You have $ n $ sets of integers $ S_{1}, S_{2}, \ldots, S_{n} $ . We call a set $ S $ attainable, if it is possible to choose some (possibly, none) of the sets $ S_{1}, S_{2}, \ldots, S_{n} $ so that $ S $ is equal to their union $ ^{\dagger} $ . If you choose none of $ S_{1}, S_{2}, \ldots, S_{n} $ , their union is an empty set. Find the maximum number of elements in an attainable $ S $ such that $ S \neq S_{1} \cup S_{2} \cup \ldots \cup S_{n} $ . $ ^{\dagger} $ The union of sets $ A_1, A_2, \ldots, A_k $ is defined as the set of elements present in at least one of these sets. It is denoted by $ A_1 \cup A_2 \cup \ldots \cup A_k $ . For example, $ \{2, 4, 6\} \cup \{2, 3\} \cup \{3, 6, 7\} = \{2, 3, 4, 6, 7\} $ .

Each test contains multiple test cases. The first line contains the number of test cases $ t $ ( $ 1 \le t \le 100 $ ). The description of the test cases follows. The first line of each test case contains a single integer $ n $ ( $ 1 \le n \le 50 $ ). The following $ n $ lines describe the sets $ S_1, S_2, \ldots, S_n $ . The $ i $ -th of these lines contains an integer $ k_{i} $ ( $ 1 \le k_{i} \le 50 $ ) — the number of elements in $ S_{i} $ , followed by $ k_{i} $ integers $ s_{i, 1}, s_{i, 2}, \ldots, s_{i, k_{i}} $ ( $ 1 \le s_{i, 1} < s_{i, 2} < \ldots < s_{i, k_{i}} \le 50 $ ) — the elements of $ S_{i} $ .

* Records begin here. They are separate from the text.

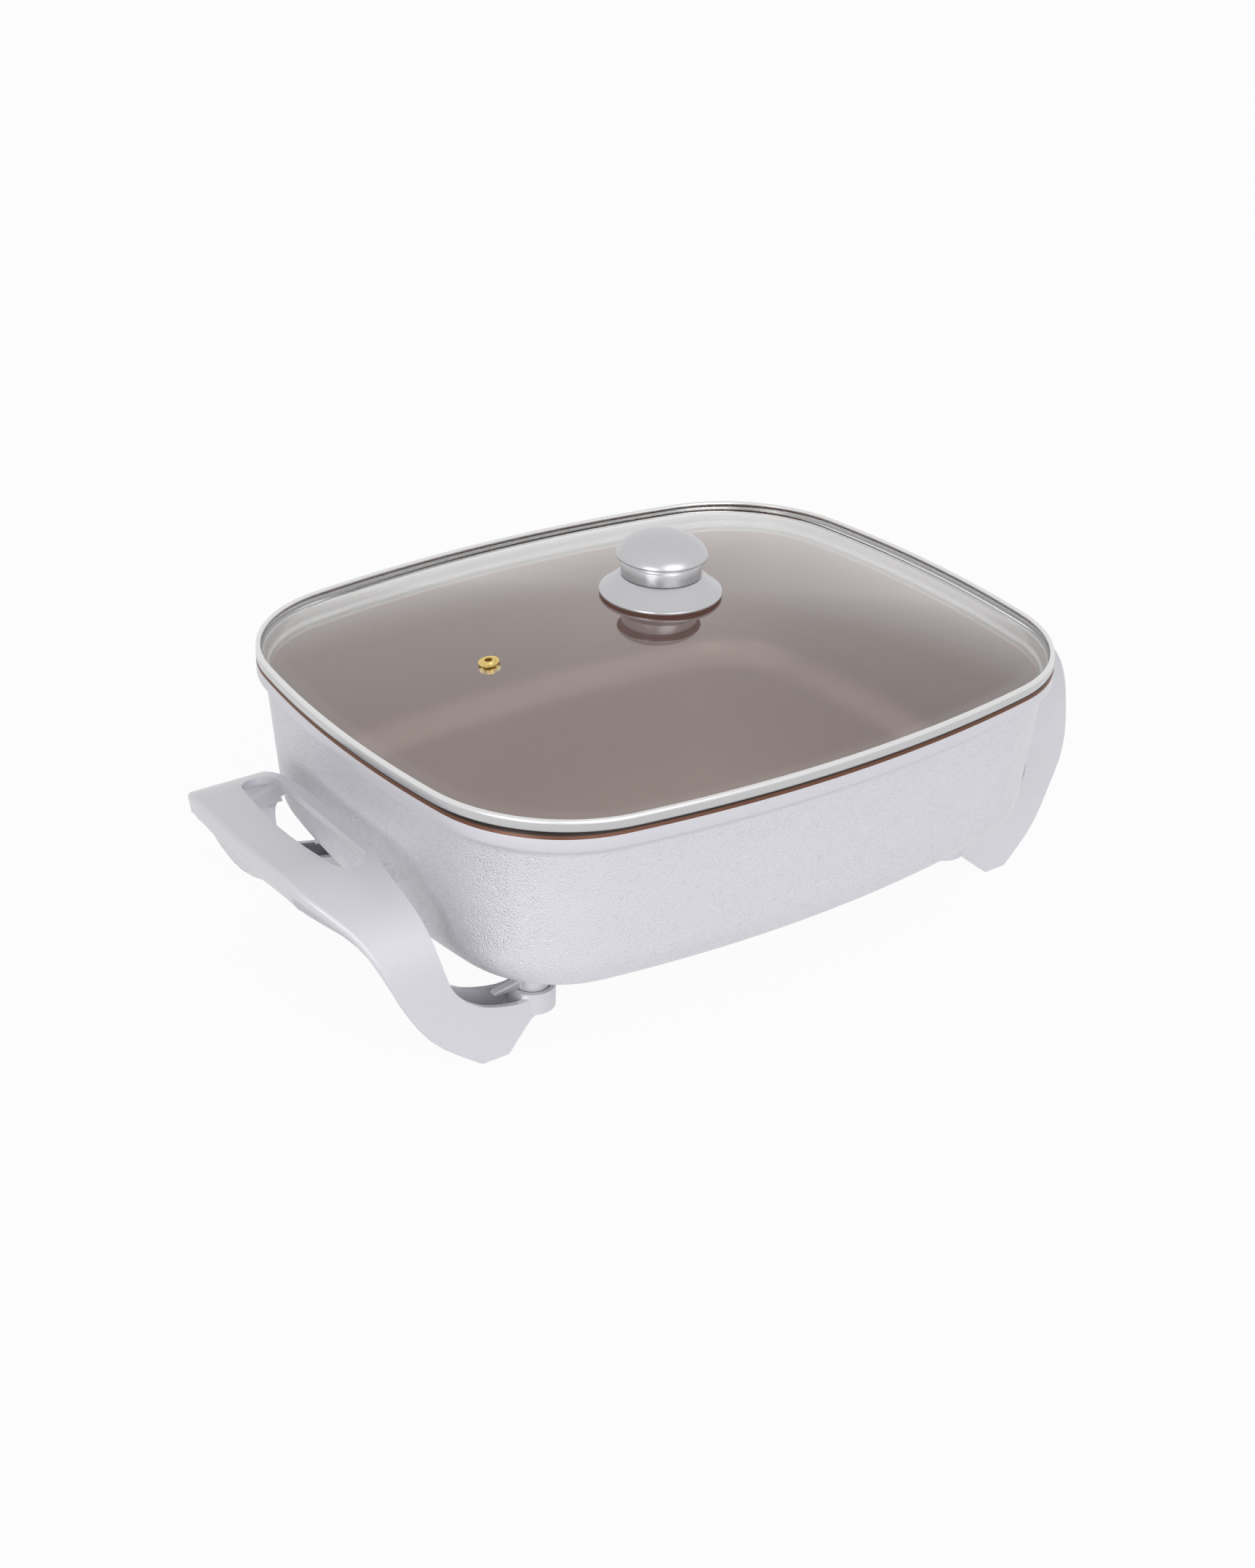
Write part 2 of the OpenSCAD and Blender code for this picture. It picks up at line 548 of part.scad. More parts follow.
// Hand hole: straight on the pan's side, bowed on the other, with round ends
function hole_width(y) = hand_hole_w - hand_hole_bow * pow(y / hole_half, 2);
hole_end = 9;
hole_wall_t = 2;
function hole_round(y) =
    let (e = max(0, abs(y) - (hole_half - hole_end)) / hole_end) sqrt(max(0, 1 - e * e));
hole_ys = [for (i = [-20:20]) hole_half * sin(90 * i / 20)];
function hole_mid(y) = hand_hole_in + hole_width(y) / 2;
module hand_hole() {
    polygon(concat(
        [for (y = hole_ys) [hole_mid(y) + hole_width(y) / 2 * hole_round(y), y]],
        [for (i = [len(hole_ys) - 1:-1:0]) let (y = hole_ys[i])
            [hole_mid(y) - hole_width(y) / 2 * hole_round(y), y]]));
}
// Plan of the grip's bar, between hand hole and outer edge, moved in by inset
module bar_plan(half, in_side, out_side) {
    ys = [for (i = [-12:12]) half * i / 12];
    polygon(concat([for (y = ys) [hand_hole_in + hole_width(y) + in_side, y]],
                   [for (i = [len(ys) - 1:-1:0]) [grip_edge(ys[i]) - out_side, ys[i]]]));
}
boss_x = grip_reach - grip_bar_w / 2 - 1.5;
boss_r = 3.2;
underside_z = grip_z - strip_h - underside_h;
boss_z = underside_z + mould_t + 1;
module at_grip_screws(z) { for (s = [-1, 1]) translate([boss_x, s * grip_screw_y, z]) children(); }
module at_cups() { for (s = [-1, 1]) translate([lug_x, s * lug_y, 0]) children(); }
module handle() {
    difference() {
        union() {
            difference() {
                intersection() {
                    arch_block(0, 0, 0, lug_x - 40);
                    handle_outline();
                }
                intersection() {
                    arch_block(mould_t, mould_t, mould_t * 1.1, lug_x - 50);
                    leg_hollow();
                }
                sole_cut(0);
                // window that the shell under the grip closes
                intersection() {
                    under_arch(strip_h);
                    translate([lug_x, -underside_l / 2 - seat, 0])
                        cube([far, underside_l + 2 * seat, far]);
                }
            }
            // thicker plate around the hand hole
            intersection() {
                difference() {
                    under_arch(mould_t / 2);
                    under_arch(plate_t);
                }
                linear_extrude(far) plate_plan();
            }
            hole_end_walls();
            at_grip_screws(boss_z) cylinder(r = boss_r, h = grip_z - mould_t / 2 - boss_z, $fn = 40);
            at_cups() translate([0, 0, cup_z]) cylinder(r = cup_r, h = cup_top - cup_z, $fn = 96);
        }
        translate([0, 0, grip_z / 2]) linear_extrude(far) hand_hole();
        at_cups() {
            translate([0, 0, cup_seat_z]) cylinder(r = lug_r + 0.8, h = 30, $fn = 64);
            translate([0, 0, cup_z - 1]) cylinder(r = leg_screw_r + 0.25, h = 20, $fn = 48);
            translate([0, 0, cup_z - 1]) cylinder(r = leg_head_r + 0.4, h = 5, $fn = 48);
        }
        at_grip_screws(underside_z) cylinder(r = grip_screw_r + slip / 2, h = 12, $fn = 32);
    }
}
// Walls that close the legs' hollows off from the hand hole, beside the shell under the
// grip; each ends in a rounded rib that stands out towards the pan
rib_in = grip_in - 3.5;
module hole_end_walls() {
    low = grip_z - grip_depth;
    top = grip_z - plate_t - 1;
    y = underside_l / 2 + seat;
    for (s = [0, 1]) mirror([0, s, 0]) {
        intersection() {
            arch_block(mould_t / 2, 0, mould_t / 2, lug_x - 40);
            handle_outline();
            translate([lug_x, y, underside_z])
                cube([far, hole_wall_t, grip_z - mould_t / 2 - underside_z]);
        }
        translate([0, y + hole_wall_t, 0]) rotate([90, 0, 0]) linear_extrude(hole_wall_t)
            polygon([[rib_in, low + 3.4], [rib_in + 0.9, low + 1.2], [rib_in + 3, low + 0.2],
                     [hand_hole_in, low + 0.2], [hand_hole_in, top], [rib_in + 3, top],
                     [rib_in + 0.6, top - 2], [rib_in, top - 5]]);
    }
}
// Plan of the grip's plate
plate_ys = [for (i = [-14:14]) plate_half * i / 14];
module plate_plan() {
    polygon(concat([for (y = plate_ys) [inner_x(y), y]],
                   [for (i = [len(plate_ys) - 1:-1:0])
                       [grip_edge(plate_ys[i]) - mould_t / 2, plate_ys[i]]]));
}
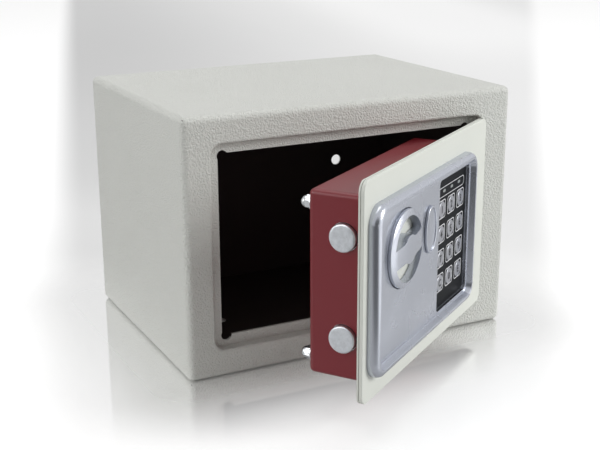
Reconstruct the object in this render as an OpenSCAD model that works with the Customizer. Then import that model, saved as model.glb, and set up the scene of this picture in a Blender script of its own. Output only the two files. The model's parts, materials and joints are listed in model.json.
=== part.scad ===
// Small electronic safe with a knob, a keypad and two round bolts.
// Cabinet frame: origin at the centre of the base, +X right, +Y to the back, +Z up.
// Door frame: origin at the lower free corner of the door's front face,
// x along the door to the hinge, y into the door, z up. in_door() places it.

/* [Cabinet] */
// Width of the cabinet
cabinet_w = 233; // [215:1:300]
// Height of the cabinet
cabinet_h = 165; // [158:1:240]
// Depth of the cabinet
cabinet_d = 170; // [130:1:260]
// Steel sheet of the cabinet
sheet_t = 1.5; // [1.2:0.1:1.7]
// Outer bend radius of the cabinet's edges
edge_r = 4; // [3:0.5:6]
// Width of the front ring beside the door's free edge
ring_side = 18; // [16:0.5:22]
// Width of the front ring beside the hinges
ring_hinge = 21; // [19:0.5:25]
// Width of the front ring above and below the door
ring_top = 17.5; // [15:0.5:20]
// Depth of the recess that the door closes into
recess_depth = 7; // [6.5:0.5:7.5]
// Corner radius of the recess
recess_r = 7.5; // [7:0.5:10]
// Width of the stop flange round the opening
flange_w = 7; // [6:0.5:8]
// Radius of the relief notches in the opening's corners
relief_r = 3.5; // [2:0.5:4]
// Diameter of the bolt holes in the back and the floor
anchor_d = 8; // [6:0.5:10]
// Distance between the two holes in the back
wall_pitch = 155; // [100:1:180]
// Height of the holes in the back
wall_hole_z = 84; // [60:1:110]
// Distance between the two holes in the floor
floor_pitch = 120; // [60:1:160]

/* [Door] */
// Opening angle of the door at rest
door_open = 35; // [20:1:60]
// Gap between the door and the recess at the sides
gap_side = 1.75; // [1.5:0.05:2]
// Gap between the door and the recess above and below
gap_top = 1.5; // [1:0.1:2.5]
// Corner radius of the door
door_r = 6; // [4:0.5:8]
// Rounding of the front plate's edges
door_edge_r = 0.4; // [0.3:0.1:0.9]
// Thickness of the front plate
front_t = 2; // [1.8:0.1:2.2]
// Width of the shadow groove between the two door plates
groove_t = 0.4; // [0.3:0.1:0.6]
// Thickness of the back plate
back_t = 1; // [0.8:0.1:1.2]
// Width of the shadow groove's floor from the door's edge
groove_in = 6; // [4:0.5:8]

/* [Hinge] */
// Hinge axis beyond the side of the recess
hinge_out = 2.5; // [2.4:0.1:2.8]
// Hinge axis behind the cabinet's front face
hinge_in = 3.8; // [3.7:0.1:4]
// Diameter of the hinge pins
pin_d = 4; // [3.4:0.1:4]
// Radial running clearance of pins and shafts
running = 0.05; // [0.03:0.01:0.08]
// Thickness of the hinge arms
arm_t = 3; // [2.5:0.1:3]
// Height of the hinge arms
arm_h = 12; // [10:1:16]
// Reach of the arms behind the hinge axis
arm_reach = 8; // [8:0.5:9]
// Reach of the arms beside the hinge axis
arm_side = 12; // [11.5:0.5:13]
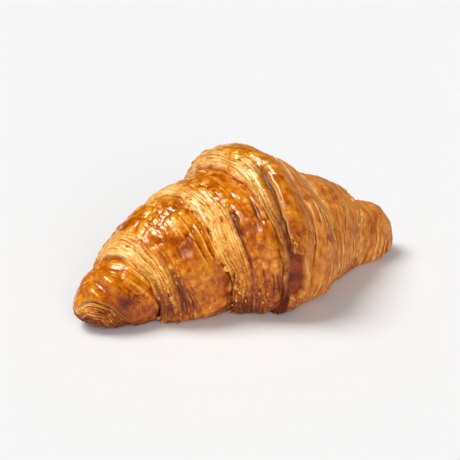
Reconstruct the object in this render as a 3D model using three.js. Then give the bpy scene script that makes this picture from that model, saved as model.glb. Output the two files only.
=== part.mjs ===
// A butter croissant: one triangle of laminated dough, rolled up from its base to its point and baked.
// Millimetres, Z up. X runs from the near tip to the far tip, the front faces -Y, and the origin is
// the middle of the flat base. Every ring of the surface is a rounded section across the roll, and the
// wraps of dough between the cut edges are swells of that section, each standing over its neighbour.

import * as THREE from 'three';

// Driving dimensions
const NEAR_END_X = -74.2;
const FAR_END_X = 74.2;
const NEAR_DOME = 15;
const FAR_DOME = 14;
const DOME_POWER = 2.2;
const TIP_CENTRE = 0.47;
const BOW = 0.8;

// How a section rounds: the upper and the lower superellipse, and where its widest line lies
const TOP_POWER = 2;
const UNDER_POWER = 2.9;
const WIDEST_AT = 0.44;
const UNDER_BULGE = 1.12;

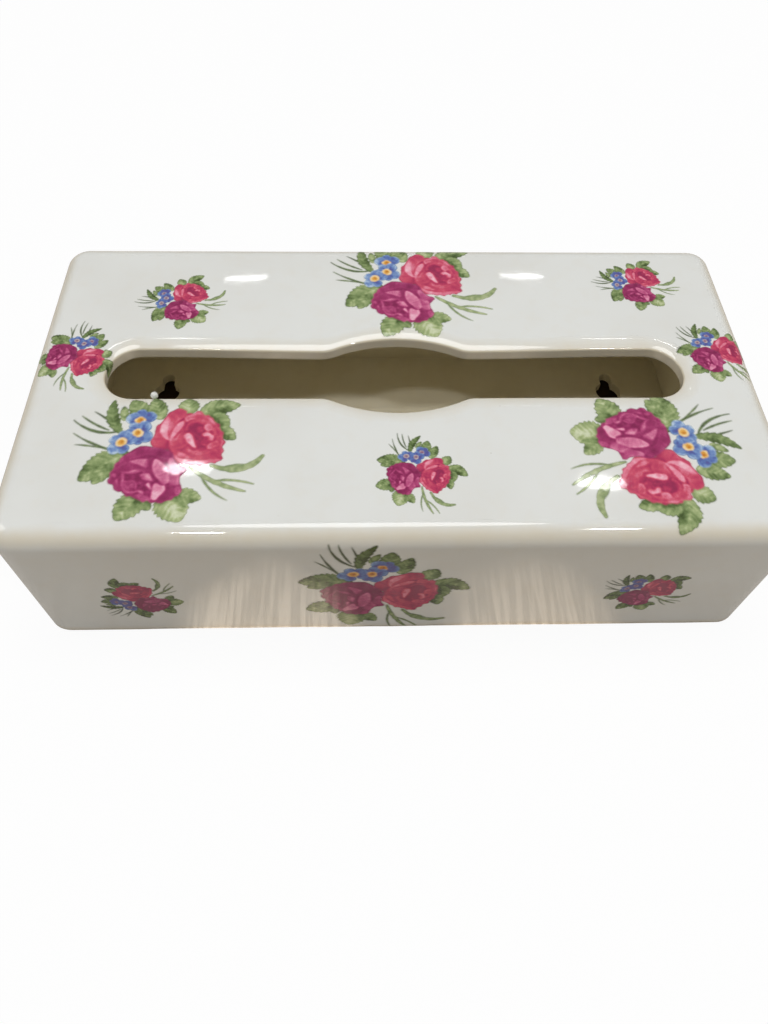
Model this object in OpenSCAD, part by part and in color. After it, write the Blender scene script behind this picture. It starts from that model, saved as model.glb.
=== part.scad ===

For each test case, print a single integer — the maximum number of elements in an attainable $ S $ such that $ S \neq S_{1} \cup S_{2} \cup \ldots \cup S_{n} $ .

In the first test case, $ S = S_{1} \cup S_{3} = \{1, 2, 3, 4\} $ is the largest attainable set not equal to $ S_1 \cup S_2 \cup S_3 = \{1, 2, 3, 4, 5\} $ . In the second test case, we can pick $ S = S_{2} \cup S_{3} \cup S_{4} = \{2, 3, 4, 5, 6\} $ . In the third test case, we can pick $ S = S_{2} \cup S_{5} = S_{2} \cup S_{3} \cup S_{5} = \{3, 5, 6, 8, 9, 10\} $ . In the fourth test case, the only attainable set is $ S = \varnothing $ .